REPRESENTATIVE PAUL RYAN: Let's go back to the American idea of an opportunity society with a safety net that doesn't keep people in poverty, but gets people out of poverty onto lives of self-sufficiency.

SEABROOK: Now, here's how the Democrats described the bill.

REPRESENTATIVE MARCY KAPTUR: Today, we are debating nothing more than the latest political talking points for the Republican Party.

SEABROOK: Ohio Congresswoman Marcy Kaptur said that with a veto threat from the White House and a Democratically-controlled Senate, this bill is a work of fiction. It's not actually going anywhere.

KAPTUR: So instead of focusing on economic growth and job creation, the Republicans decided to protect their rich friends and flash the programs that the most needy in our country depend upon.

SEABROOK: Throughout today's debate, both sides returned to the same issues. Democrats called Republicans miserly and cold-hearted. Republicans called Democrats wasteful and pandering. It was as if a presidential campaign parade was marching across the House floor. But here's a reality check. Those drastic military cuts all those lawmakers are desperately trying to avoid, they themselves are the ones who put them into law.

They did it last summer after months of fighting over deficits and spending priorities. The cuts, or budget sequestration, as it's called, were supposed to be drastic and scary in hopes of goading the super committee, remember the supercommittee, into finding other bipartisan cuts. But the supercommittee failed and, says Vermont Democrat Peter Welch, all budget debates will fail until both parties change their rhetoric.

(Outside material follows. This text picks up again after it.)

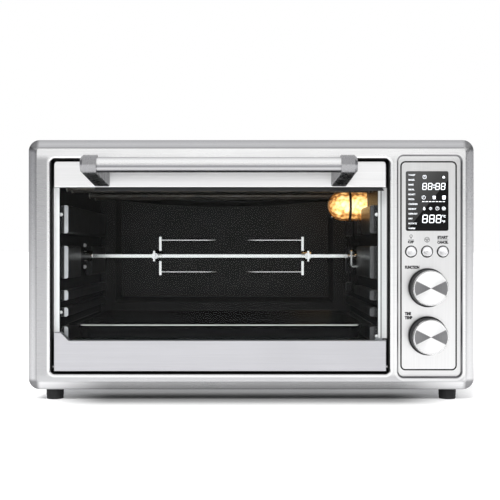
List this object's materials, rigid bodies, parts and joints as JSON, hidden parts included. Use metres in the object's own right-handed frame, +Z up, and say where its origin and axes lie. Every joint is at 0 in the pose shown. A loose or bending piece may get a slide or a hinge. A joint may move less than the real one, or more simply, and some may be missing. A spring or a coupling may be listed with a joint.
{
  "type": "toaster oven",
  "caption": "Countertop toaster oven with a drop-down glass door, bar handle, rotisserie, convection fan, display, keys and turning knobs.",
  "frame": {"origin": "centre of the footprint, on the surface the feet stand on", "axes": "+X to the oven's right as its user faces it, +Y from the door to the back, +Z up"},
  "size_m": [0.482, 0.404, 0.2816],
  "materials": {
    "frame_steel": "brushed along the width, clear coat",
    "casing_steel": "satin brushed sheet",
    "zinc_steel": "bright zinc-plated sheet",
    "black_plastic": "fine matt texture",
    "black_rubber": "matt",
    "screw_steel": "bright plated",
    "cavity_steel": "dark non-stick coating, satin",
    "heater_steel": "oxidised steel sheath",
    "white_ceramic": "unglazed",
    "lamp_glass": "clear, slightly ribbed",
    "dark_steel": "dark satin",
    "bulb_glow": "lit warm white",
    "spit_steel": "bright plated",
    "tray_enamel": "dark gloss non-stick enamel",
    "rail_steel": "brushed along the width",
    "door_glass": "clear tempered",
    "handle_steel": "brushed along its length",
    "handle_cap_metal": "bead-blasted satin",
    "spring_steel": "plated wire",
    "fascia_steel": "brushed upright",
    "display_black": "black glass-like",
    "display_glow": "white segment display",
    "board_green": "solder-masked board",
    "button_chrome": "bright",
    "knob_metal": "turned face, brushed in circles"
  },
  "bodies": {
    "oven": {"front_frame": "frame_steel", "outer_shell": "casing_steel", "back_panel": "casing_steel", "base_plate": "zinc_steel", "cord_gland": "black_plastic", "rear_bumpers": "black_rubber", "case_screws": "screw_steel", "feet": "black_rubber", "face_plate": "cavity_steel", "cavity_left_wall": "cavity_steel", "cavity_right_wall": "cavity_steel", "cavity_ceiling": "cavity_steel", "cavity_floor": "cavity_steel", "cavity_back_wall": "cavity_steel", "rack_guides": "cavity_steel", "cavity_rivets": "screw_steel", "heating_elements": "heater_steel", "heater_bushings": "white_ceramic", "lamp_lens": "lamp_glass", "lamp_ring": "dark_steel", "lamp_bulb": "bulb_glow", "lamp_socket": "white_ceramic", "temperature_probe": "spit_steel", "fan_housing": "zinc_steel", "fan_motor": "dark_steel", "rotisserie_motor": "dark_steel", "spit_support": "spit_steel", "hinge_brackets": "zinc_steel", "door_springs": "spring_steel", "control_fascia": "fascia_steel", "display_window": "display_black", "control_carrier": "black_plastic", "display_module": "display_glow", "control_board": "board_green", "knob_encoders": "dark_steel"},
    "door": {"door_top_rail": "rail_steel", "door_bottom_rail": "rail_steel", "door_glass": "door_glass", "glass_gaskets": "black_rubber", "handle_tube": "handle_steel", "handle_bracket_left": "handle_cap_metal", "handle_bracket_right": "handle_cap_metal", "handle_screws": "screw_steel", "hinge_pins": "screw_steel", "hinge_arms": "zinc_steel"},
    "spit": {"spit_socket": "spit_steel", "spit_rod": "spit_steel", "spit_forks": "spit_steel", "fork_screws": "spit_steel"},
    "fan": {"fan_blades": "zinc_steel", "fan_shaft": "spit_steel"},
    "function_dial": {"function_knob": "knob_metal", "function_shaft": "spit_steel"},
    "setting_dial": {"setting_knob": "knob_metal", "setting_shaft": "spit_steel"},
    "light_key": {"light_button": "button_chrome"},
    "fan_key": {"fan_button": "button_chrome"},
    "start_key": {"start_button": "button_chrome"},
    "pan": {"food_tray": "tray_enamel"},
    "crumbs": {"crumb_tray": "zinc_steel"}
  },
  "joints": [
    {"name": "door_hinge", "type": "hinge", "parent": "oven", "child": "door", "pos_m": [0, -0.1455, 0.036], "axis": [1, 0, 0], "range_deg": [0, 84]},
    {"name": "spit_spin", "type": "hinge", "parent": "oven", "child": "spit", "pos_m": [0, 0.02, 0.155], "axis": [1, 0, 0], "continuous": true},
    {"name": "fan_spin", "type": "hinge", "parent": "oven", "child": "fan", "pos_m": [0.155, 0.085, 0.15], "axis": [1, 0, 0], "continuous": true},
    {"name": "function_knob_turn", "type": "hinge", "parent": "oven", "child": "function_dial", "pos_m": [0.1906, -0.16, 0.1218], "axis": [0, 1, 0], "continuous": true},
    {"name": "setting_knob_turn", "type": "hinge", "parent": "oven", "child": "setting_dial", "pos_m": [0.1906, -0.16, 0.0699], "axis": [0, 1, 0], "continuous": true},
    {"name": "light_button_press", "type": "slide", "parent": "oven", "child": "light_key", "axis": [0, 1, 0], "range_m": [0, 0.0012], "stiffness_N_per_m": 300},
    {"name": "fan_button_press", "type": "slide", "parent": "oven", "child": "fan_key", "axis": [0, 1, 0], "range_m": [0, 0.0012], "stiffness_N_per_m": 300},
    {"name": "start_button_press", "type": "slide", "parent": "oven", "child": "start_key", "axis": [0, 1, 0], "range_m": [0, 0.0012], "stiffness_N_per_m": 300},
    {"name": "food_tray_slide", "type": "slide", "parent": "oven", "child": "pan", "axis": [0, -1, 0], "range_m": [0, 0.077]},
    {"name": "crumb_tray_slide", "type": "slide", "parent": "oven", "child": "crumbs", "axis": [0, -1, 0], "range_m": [0, 0.028]}
  ],
  "couplings": [
    {"joint": "food_tray_slide", "follows": "door_hinge", "m_per_rad": 0.052},
    {"joint": "crumb_tray_slide", "follows": "door_hinge", "m_per_rad": 0.019}
  ]
}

REPRESENTATIVE PETER WELCH: What we face is a practical problem, not an ideological battle. And in the House, every issue becomes an ideological issue that is fought to the death rather than a practical problem where we look for progress.

SEABROOK: It's a budget, says Welch, not theology. Today's debate was almost a meta-fight, Congress trying to undo the knots it tied last summer. The result, in this election year, is likely to be an even more snarled tangle. Andrea Seabrook, NPR News, the Capitol.